Countess Mircalla III (1679-98) was woo'd and then attacked by a vampire after a ball.  Many Karnstein females fall into the voluptuous blonde type, but others--like the third Mircalla--were darker, often rather exotic in appearance.  A haughty young woman, she nevertheless seemed to love at least some of her victims.  As a matter of record, a former (male) lover of hers named Vordenberg hid her grave but in old age, thinking better of his actions, left instructions about where to find her.  A Vordenberg descendant believed he did so, and destroyed her.  In fact, Mircalla (who used the aliases Carmilla and Millarca at one time or another) had substituted a peasant girl for herself.  She then wandered for many years, until finding another girl to love--in Chicago circa 1996.  She turned this girl, Lauren, but she ended up leaving her maker alone in Europe.  A decade or so later, Mircalla was spotted in Paris where she again fell in love, this time with an American student who came upon her feeding after midnight.  At last report, they remained in Paris, which became their hunting ground. (This would be the "Carmilla" in Joseph Sheridan Le Fanu's famous novella of the same name). Evidently this lady is fascinating as well as beautiful, having won the hearts of so many in her long life.

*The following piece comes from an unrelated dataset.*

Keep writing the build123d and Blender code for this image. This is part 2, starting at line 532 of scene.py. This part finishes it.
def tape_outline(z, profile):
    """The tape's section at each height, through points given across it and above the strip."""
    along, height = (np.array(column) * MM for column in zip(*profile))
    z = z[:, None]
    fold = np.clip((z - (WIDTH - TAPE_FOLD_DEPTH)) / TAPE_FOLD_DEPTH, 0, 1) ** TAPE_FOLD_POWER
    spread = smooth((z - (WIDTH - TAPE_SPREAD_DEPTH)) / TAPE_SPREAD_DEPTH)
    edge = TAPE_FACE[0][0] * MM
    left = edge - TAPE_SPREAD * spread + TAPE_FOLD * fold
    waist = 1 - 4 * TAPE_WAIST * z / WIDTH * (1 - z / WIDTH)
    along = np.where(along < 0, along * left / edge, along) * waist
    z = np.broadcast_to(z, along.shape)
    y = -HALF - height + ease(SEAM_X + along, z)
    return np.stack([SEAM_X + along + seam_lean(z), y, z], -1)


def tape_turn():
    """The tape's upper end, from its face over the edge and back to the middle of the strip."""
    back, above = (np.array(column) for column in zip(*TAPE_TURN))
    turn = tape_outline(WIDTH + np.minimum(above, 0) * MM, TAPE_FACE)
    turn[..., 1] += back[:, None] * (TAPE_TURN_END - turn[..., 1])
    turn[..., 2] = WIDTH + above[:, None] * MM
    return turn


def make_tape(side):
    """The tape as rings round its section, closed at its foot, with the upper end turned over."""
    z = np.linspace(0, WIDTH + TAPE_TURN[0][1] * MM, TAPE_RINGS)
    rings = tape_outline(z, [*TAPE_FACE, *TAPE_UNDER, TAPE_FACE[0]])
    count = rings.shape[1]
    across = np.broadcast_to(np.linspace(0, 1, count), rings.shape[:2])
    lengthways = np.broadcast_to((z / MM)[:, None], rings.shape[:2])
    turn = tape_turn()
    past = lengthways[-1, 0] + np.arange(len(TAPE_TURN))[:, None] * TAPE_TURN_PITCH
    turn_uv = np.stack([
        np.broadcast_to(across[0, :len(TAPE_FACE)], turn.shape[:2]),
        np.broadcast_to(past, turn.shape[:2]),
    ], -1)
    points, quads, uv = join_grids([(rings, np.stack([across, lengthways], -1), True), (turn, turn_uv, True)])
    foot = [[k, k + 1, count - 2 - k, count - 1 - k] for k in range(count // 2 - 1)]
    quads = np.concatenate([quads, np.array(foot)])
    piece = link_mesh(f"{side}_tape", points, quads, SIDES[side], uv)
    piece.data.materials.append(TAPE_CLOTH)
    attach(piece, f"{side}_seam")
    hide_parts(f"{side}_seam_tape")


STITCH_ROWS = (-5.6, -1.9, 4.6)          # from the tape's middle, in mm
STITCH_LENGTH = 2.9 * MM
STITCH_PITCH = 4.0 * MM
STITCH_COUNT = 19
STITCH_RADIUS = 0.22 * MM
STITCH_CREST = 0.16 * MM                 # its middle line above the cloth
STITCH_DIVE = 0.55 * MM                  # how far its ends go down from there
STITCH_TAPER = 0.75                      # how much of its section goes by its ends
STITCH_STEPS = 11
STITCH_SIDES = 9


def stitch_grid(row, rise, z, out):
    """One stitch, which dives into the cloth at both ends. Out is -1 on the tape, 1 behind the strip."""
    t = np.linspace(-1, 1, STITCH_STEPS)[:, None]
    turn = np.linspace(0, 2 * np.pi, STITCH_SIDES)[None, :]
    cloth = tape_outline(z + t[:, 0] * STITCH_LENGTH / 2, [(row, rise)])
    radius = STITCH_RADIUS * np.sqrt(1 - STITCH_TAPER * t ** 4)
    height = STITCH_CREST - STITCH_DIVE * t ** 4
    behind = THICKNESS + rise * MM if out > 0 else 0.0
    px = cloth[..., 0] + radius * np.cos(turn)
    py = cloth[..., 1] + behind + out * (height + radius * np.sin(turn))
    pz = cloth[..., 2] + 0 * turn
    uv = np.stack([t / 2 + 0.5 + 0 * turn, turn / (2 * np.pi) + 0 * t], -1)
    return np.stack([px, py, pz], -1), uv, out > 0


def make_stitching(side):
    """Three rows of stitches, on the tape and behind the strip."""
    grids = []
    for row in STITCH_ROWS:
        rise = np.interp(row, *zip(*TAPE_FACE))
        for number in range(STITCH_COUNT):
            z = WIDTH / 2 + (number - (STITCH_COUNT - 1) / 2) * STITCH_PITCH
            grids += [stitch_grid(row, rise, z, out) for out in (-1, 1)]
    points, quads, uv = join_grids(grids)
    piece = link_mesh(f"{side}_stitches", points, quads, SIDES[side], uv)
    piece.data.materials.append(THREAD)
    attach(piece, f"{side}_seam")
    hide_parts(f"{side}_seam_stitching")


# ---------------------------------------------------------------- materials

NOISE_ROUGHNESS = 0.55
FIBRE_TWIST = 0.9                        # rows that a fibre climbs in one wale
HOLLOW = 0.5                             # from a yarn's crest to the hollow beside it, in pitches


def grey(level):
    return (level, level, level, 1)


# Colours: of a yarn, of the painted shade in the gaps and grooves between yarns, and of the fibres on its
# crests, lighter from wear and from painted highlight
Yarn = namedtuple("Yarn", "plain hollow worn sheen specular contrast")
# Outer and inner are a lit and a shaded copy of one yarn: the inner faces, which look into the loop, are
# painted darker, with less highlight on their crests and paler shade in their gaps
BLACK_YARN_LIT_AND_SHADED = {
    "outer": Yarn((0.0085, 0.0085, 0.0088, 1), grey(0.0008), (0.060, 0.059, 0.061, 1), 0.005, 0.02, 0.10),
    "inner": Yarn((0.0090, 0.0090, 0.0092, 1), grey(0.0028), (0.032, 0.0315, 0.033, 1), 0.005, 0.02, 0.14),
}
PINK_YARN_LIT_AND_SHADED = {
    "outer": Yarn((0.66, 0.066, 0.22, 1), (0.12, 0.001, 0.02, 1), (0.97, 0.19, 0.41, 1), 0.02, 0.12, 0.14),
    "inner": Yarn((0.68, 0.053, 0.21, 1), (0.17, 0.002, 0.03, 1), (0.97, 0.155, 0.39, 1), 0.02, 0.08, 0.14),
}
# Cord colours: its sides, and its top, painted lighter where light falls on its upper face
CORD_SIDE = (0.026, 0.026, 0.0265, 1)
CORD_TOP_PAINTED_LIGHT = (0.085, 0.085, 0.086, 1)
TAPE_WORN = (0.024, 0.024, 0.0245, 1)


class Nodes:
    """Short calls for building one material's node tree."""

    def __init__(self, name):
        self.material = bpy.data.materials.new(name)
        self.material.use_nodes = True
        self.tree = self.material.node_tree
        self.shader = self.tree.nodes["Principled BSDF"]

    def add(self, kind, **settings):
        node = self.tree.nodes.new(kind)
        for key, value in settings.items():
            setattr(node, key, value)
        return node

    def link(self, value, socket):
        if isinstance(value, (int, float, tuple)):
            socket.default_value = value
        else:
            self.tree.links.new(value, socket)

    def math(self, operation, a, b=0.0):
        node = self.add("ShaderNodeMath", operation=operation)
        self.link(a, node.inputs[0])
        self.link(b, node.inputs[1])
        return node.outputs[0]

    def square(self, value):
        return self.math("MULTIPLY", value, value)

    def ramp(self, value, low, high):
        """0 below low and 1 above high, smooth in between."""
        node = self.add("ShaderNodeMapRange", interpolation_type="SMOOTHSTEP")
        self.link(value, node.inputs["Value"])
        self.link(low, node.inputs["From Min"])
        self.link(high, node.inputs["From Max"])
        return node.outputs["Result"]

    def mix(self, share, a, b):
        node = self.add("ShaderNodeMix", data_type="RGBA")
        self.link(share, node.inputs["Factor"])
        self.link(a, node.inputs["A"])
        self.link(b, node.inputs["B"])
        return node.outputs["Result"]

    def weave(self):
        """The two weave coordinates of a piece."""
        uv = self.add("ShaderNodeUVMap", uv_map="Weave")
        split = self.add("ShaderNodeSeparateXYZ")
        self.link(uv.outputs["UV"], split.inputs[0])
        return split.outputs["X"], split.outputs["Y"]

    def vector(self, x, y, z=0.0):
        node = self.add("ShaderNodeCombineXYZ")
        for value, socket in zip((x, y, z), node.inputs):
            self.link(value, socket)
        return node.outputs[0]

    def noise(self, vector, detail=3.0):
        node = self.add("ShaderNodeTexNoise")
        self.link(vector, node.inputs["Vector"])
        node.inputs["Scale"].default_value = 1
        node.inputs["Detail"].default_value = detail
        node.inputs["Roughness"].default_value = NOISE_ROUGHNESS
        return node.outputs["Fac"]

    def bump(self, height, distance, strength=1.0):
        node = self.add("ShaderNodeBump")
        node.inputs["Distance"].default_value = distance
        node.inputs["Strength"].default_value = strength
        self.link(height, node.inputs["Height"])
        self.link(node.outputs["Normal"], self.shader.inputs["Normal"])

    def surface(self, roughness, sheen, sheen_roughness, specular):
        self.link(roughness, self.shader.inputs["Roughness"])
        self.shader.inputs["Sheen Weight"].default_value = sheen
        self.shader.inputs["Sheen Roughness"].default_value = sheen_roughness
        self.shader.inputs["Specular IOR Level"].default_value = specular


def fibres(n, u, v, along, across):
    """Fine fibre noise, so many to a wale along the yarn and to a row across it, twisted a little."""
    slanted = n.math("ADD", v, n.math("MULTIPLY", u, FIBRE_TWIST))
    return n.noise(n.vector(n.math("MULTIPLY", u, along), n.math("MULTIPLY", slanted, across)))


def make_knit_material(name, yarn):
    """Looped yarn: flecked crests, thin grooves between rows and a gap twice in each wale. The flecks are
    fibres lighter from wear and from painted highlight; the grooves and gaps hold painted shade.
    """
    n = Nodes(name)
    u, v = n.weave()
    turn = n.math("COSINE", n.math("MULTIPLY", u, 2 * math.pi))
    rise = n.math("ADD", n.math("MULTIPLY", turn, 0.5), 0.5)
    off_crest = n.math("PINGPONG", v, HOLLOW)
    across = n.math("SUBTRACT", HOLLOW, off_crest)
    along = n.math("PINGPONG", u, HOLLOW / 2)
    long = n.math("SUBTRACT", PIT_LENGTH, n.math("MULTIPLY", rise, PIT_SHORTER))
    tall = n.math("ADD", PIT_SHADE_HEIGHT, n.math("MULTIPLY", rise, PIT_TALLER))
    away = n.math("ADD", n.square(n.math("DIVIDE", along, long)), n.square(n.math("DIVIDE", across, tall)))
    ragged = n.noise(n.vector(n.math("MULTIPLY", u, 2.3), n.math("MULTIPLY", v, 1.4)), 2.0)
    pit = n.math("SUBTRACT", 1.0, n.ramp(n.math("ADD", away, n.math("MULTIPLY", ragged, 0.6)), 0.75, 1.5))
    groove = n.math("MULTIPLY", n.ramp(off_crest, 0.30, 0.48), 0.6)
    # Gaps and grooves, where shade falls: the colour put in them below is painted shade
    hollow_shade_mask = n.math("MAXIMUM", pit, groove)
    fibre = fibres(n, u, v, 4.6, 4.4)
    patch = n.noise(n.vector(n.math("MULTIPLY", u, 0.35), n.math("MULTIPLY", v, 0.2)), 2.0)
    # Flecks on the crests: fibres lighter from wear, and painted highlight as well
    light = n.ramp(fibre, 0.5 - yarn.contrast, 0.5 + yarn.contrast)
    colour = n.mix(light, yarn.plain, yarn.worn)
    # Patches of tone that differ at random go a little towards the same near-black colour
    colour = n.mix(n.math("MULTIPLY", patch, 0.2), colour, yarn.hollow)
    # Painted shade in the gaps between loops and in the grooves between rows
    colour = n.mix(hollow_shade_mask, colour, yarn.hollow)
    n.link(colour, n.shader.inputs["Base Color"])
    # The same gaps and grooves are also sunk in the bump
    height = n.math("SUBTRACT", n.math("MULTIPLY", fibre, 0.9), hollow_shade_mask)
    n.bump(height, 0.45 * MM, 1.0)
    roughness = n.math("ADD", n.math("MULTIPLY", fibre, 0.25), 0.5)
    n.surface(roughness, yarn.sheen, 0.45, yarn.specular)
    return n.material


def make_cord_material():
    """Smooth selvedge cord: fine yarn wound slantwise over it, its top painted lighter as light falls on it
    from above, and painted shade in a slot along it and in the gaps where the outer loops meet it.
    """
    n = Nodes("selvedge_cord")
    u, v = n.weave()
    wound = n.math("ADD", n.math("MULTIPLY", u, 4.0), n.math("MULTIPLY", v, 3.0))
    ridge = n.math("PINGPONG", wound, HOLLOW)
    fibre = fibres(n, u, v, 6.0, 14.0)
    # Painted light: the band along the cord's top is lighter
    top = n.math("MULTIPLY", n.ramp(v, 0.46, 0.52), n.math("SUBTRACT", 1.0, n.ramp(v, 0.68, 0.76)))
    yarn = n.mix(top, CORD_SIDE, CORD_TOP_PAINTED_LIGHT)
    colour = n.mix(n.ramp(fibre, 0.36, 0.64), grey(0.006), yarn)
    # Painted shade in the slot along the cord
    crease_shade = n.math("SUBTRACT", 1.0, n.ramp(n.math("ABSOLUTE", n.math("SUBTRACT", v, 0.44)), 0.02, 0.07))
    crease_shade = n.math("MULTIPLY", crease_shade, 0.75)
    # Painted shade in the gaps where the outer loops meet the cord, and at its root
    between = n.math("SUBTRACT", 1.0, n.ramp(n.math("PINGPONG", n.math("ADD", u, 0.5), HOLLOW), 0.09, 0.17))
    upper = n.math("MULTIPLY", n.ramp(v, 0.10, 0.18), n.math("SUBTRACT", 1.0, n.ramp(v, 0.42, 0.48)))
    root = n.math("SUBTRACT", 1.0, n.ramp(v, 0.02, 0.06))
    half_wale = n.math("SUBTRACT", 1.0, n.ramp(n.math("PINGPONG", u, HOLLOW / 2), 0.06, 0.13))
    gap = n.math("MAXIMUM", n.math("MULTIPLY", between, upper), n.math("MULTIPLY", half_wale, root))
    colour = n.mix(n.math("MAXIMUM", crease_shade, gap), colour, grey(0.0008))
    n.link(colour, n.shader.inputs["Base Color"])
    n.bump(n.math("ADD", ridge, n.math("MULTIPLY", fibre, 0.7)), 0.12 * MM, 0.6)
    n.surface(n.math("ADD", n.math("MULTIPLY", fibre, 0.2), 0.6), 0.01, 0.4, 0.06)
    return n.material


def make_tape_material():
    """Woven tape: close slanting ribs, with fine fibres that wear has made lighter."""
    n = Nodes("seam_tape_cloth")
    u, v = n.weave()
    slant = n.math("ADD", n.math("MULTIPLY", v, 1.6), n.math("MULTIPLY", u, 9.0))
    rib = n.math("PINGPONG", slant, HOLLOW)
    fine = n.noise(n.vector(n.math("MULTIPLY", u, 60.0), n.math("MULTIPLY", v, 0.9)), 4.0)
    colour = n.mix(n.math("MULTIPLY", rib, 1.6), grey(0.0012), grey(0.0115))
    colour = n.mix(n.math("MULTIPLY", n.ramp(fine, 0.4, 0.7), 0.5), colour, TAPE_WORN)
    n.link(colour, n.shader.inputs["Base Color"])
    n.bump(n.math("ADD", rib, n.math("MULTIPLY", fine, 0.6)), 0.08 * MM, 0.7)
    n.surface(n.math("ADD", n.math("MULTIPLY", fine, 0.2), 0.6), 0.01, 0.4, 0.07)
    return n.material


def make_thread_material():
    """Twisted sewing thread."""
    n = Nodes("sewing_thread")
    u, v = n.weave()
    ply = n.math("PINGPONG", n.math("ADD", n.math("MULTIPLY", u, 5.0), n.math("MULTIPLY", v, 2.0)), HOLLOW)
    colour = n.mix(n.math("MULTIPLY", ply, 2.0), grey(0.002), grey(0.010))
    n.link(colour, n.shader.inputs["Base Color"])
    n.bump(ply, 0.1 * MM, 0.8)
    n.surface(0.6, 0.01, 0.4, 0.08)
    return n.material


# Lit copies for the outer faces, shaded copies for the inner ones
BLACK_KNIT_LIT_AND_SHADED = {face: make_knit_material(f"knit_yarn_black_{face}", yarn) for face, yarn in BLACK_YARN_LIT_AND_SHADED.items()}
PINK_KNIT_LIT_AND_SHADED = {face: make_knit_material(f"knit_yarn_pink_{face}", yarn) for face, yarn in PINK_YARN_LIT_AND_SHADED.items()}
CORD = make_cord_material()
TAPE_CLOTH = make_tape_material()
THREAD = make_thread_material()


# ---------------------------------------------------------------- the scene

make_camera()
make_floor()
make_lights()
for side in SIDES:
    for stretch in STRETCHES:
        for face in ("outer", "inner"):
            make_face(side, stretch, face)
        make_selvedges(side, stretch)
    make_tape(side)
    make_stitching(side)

Mircalla IV (sister to Damien Karnstein) married a Spanish nobleman in 1772.  She eventually murdered him.  According to legend this was because he made her do "unspeakable things."  Given that two centuries later the family has no portraits of any female ancestors, this seems believable. Exactly what happened in the aftermath of this murder is not clear, but she herself becomes a vampire. She was last heard of at the estate of her husband's family, where she seduced the the wife of the descendant of her husband as well as a schoolgirl.  The husband killed all three by cutting out their hearts and was arrested.  Given that Mircalla IV was only a vampire and not a vampire witch like some of her kinswomen, it seems likely this was the true death for her.

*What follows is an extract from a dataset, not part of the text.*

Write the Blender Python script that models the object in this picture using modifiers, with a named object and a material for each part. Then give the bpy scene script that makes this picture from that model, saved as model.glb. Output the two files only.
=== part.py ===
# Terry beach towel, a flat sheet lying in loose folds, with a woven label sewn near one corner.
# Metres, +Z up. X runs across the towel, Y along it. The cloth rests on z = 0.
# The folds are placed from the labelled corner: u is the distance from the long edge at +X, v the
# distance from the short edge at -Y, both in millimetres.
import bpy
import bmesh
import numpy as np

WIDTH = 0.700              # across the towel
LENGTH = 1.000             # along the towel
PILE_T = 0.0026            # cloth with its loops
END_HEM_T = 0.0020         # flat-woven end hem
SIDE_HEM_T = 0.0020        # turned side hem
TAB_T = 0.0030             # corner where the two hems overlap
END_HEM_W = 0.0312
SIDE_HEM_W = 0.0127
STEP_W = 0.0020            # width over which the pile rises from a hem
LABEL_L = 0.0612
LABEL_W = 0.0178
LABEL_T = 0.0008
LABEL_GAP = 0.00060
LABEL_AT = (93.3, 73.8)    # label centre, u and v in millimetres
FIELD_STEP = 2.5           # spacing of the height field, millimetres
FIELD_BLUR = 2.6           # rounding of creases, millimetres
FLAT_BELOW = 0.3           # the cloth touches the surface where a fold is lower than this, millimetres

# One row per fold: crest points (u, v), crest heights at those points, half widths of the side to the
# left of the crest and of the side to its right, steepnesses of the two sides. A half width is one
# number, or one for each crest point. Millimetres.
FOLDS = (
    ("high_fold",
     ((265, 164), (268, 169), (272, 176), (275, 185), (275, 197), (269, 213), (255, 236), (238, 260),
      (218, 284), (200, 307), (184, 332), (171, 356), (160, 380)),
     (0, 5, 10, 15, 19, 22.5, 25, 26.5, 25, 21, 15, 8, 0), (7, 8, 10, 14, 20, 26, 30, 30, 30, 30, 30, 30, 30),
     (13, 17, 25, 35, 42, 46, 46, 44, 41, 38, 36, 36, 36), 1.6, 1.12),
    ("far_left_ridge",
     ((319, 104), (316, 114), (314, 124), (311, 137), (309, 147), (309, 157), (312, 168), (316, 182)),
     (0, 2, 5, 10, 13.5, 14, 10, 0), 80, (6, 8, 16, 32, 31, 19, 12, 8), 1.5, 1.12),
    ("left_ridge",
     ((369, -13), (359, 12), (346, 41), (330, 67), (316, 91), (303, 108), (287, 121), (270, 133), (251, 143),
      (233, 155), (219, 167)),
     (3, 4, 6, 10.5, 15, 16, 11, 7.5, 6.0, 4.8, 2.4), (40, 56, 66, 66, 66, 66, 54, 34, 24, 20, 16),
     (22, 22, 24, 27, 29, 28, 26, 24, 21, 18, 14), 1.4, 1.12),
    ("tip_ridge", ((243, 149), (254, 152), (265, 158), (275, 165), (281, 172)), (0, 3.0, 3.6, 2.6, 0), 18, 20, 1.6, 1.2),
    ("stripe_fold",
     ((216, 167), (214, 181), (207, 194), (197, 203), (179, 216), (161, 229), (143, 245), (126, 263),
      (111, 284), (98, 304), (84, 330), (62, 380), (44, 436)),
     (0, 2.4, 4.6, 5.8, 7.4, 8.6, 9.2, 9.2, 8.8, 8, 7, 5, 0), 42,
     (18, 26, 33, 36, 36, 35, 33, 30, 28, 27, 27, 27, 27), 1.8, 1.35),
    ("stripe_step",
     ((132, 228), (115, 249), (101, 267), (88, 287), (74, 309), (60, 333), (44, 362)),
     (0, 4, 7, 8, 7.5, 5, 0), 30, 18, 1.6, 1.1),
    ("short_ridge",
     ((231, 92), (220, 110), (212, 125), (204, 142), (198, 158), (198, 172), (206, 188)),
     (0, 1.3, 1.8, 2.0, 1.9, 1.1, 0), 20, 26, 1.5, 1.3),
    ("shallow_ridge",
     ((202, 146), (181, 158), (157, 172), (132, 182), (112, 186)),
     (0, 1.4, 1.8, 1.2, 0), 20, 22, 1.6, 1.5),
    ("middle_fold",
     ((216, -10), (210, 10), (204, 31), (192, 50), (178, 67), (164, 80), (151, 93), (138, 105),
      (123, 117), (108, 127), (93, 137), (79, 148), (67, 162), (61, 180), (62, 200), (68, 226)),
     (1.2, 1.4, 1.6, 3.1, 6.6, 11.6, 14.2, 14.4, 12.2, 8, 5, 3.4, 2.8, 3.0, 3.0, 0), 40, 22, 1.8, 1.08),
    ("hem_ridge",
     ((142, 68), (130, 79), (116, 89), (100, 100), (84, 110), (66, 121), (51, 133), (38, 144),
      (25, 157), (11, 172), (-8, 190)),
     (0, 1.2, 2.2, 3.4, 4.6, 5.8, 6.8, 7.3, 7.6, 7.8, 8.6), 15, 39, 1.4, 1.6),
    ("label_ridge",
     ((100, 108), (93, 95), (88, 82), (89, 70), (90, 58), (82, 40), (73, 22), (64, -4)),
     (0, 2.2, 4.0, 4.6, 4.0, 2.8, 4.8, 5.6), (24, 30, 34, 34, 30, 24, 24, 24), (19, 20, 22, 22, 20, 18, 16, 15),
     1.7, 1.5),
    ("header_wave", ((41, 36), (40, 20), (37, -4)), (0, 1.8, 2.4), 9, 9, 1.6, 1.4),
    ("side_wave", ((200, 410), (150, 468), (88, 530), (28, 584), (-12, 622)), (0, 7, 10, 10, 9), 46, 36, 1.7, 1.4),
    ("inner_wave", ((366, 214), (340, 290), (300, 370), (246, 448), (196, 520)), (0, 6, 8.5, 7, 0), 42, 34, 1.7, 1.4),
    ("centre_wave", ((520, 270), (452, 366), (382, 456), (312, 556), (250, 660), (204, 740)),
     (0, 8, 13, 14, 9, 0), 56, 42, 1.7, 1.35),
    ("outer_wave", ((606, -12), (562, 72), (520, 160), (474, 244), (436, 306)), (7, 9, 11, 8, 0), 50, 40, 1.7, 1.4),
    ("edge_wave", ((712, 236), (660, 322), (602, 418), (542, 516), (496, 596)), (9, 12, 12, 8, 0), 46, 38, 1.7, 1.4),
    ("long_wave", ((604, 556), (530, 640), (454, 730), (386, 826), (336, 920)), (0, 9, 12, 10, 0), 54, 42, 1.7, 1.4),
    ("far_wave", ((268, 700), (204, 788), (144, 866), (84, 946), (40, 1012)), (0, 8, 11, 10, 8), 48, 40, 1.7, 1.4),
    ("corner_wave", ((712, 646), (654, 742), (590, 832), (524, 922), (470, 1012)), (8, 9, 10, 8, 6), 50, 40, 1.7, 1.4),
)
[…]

Carmilla I Karnstein was sister to the notorious Count Prospero and like him died feeding the thirst of the vampire known variously as the Patriarch or the Red Death in 1710.  Either Prospero or perhaps the Patriarch himself resurrected her in 1830 (or maybe a soul-clone of Dracula Prime, seeking to wrest control of the Karnsteins from the Patriarch).  She masqueraded as a student at a local private girl's school, using the name Millarca.  At that time she seduced and drained more than one of her fellow students, as well as a would be occultist professor who guessed her identity.  But another teacher she entered into a relationship with, without feeding upon him.  At this time, a well-armed mob attacked Castle Karnstein and burned it, leaving it a ruin.  One eyewitness claimed her heart was pierced by a falling wooden beam.  She may however have been resurrected at a later time, as someone matching her description and giving the name "Carmilla Karnstein" reported more than a century and a half later in the United States (and at that time serving a cult that worshiped Cthulhu).  Was this the same Carmilla?  Difficult to say, not least because of other such vampiresses named Carmilla. 

Carmilla II (so called for convenience sake) never once gave her name as Karnstein.  But circa 1850 she became part of the household of a plantation in the American South.  There, typical of so many vampiresses of that family, she seduced the daughter of the house, Marie.  It turned out Carmilla had visited many years earlier and turned Marie’s mother as well.  Upon discovering this, the girl helped her father destroy a nest of the undead, including (eventually) Carmilla who died with Marie's name on her lips.  Yet it was too late.  Marie become a vampire herself.  Her own eventual fate remains unknown.  I do however have a theory about this specific Carmilla's identity, which makes her a Karnstein by blood but not by blood relation.

It goes back to the early 1800s, not long after the Napoleonic Wars.  At that time a young woman named Carmina had just married a Captain Hans Broken.  Due to a peculiar set of circumstances they ended up spending the night at the castle of one Countess Karnstein (fictionalized as "Kronsteen").  The Countess was destroyed--but not before she seduced and turned young Carmina, after persuading her the Captain had already been unfaithful. The young lady, like the Carmilla of three decades or so later and on the other side of the Atlantic, was a doe-eyed brunette with a waif-like air.  Her maker's identity remains harder to pin down, not least because as yet her first name remains unknown.  However, it remains possible she also was a Carmilla (whom we might as well call III), the chosen bride of one of Dracula's soul-clones who later encountered the fourth Batman and sought to resurrect her.

 Carmilla IV was certainly a Karnstein, the only daughter of Count Konstantin Karnstein, originally of the Hungarian branch.  Her grandfather had ultimately inherited the title after the main branch in Styria went extinct.  She herself was raised in Italy after the first World War, with her cousin Leopold.  Sadly, this led ultimately to her possession and destruction soon after the second World War ended.  She discovered the hidden tomb of Millarca I, becoming possessed by that vampire and eventually killed in her name.  Millarca meanwhile managed to possess Leopold's fiancee--an "unfinished business" which evidently allowed Millarca to rest in peace once her life with Leopold was done.

Yet this proved hardly the end of the story... 
Blood and Roses (motion picture) 
The Vampire Lovers (motion picture) 
Carmilla by Joseph Sheridan Le Fanu
Carmilla: The Return by Kyle Marffin 
Paris Je T'aime (motion picture) 
The Blood Spattered Bride (motion picture) 
The Masque of the Red Death by Edgar Allan Poe
Lust for a Vampire (motion picture) 
Mall of Cthulhu by Seamus Cooper
Nightmare Classics (television film) 
Lesbian Vampires Lovers of Lust (television film) 
Batman Versus Dracula (motion picture) 

Unreliable reports of at least one possible far future indicate a fantastically vile vampire noblewoman known as Carmilla also sought to resurrect herself following destruction. Or will seek to do so.  Her efforts will be thwarted by in part by Vampire Hunter D.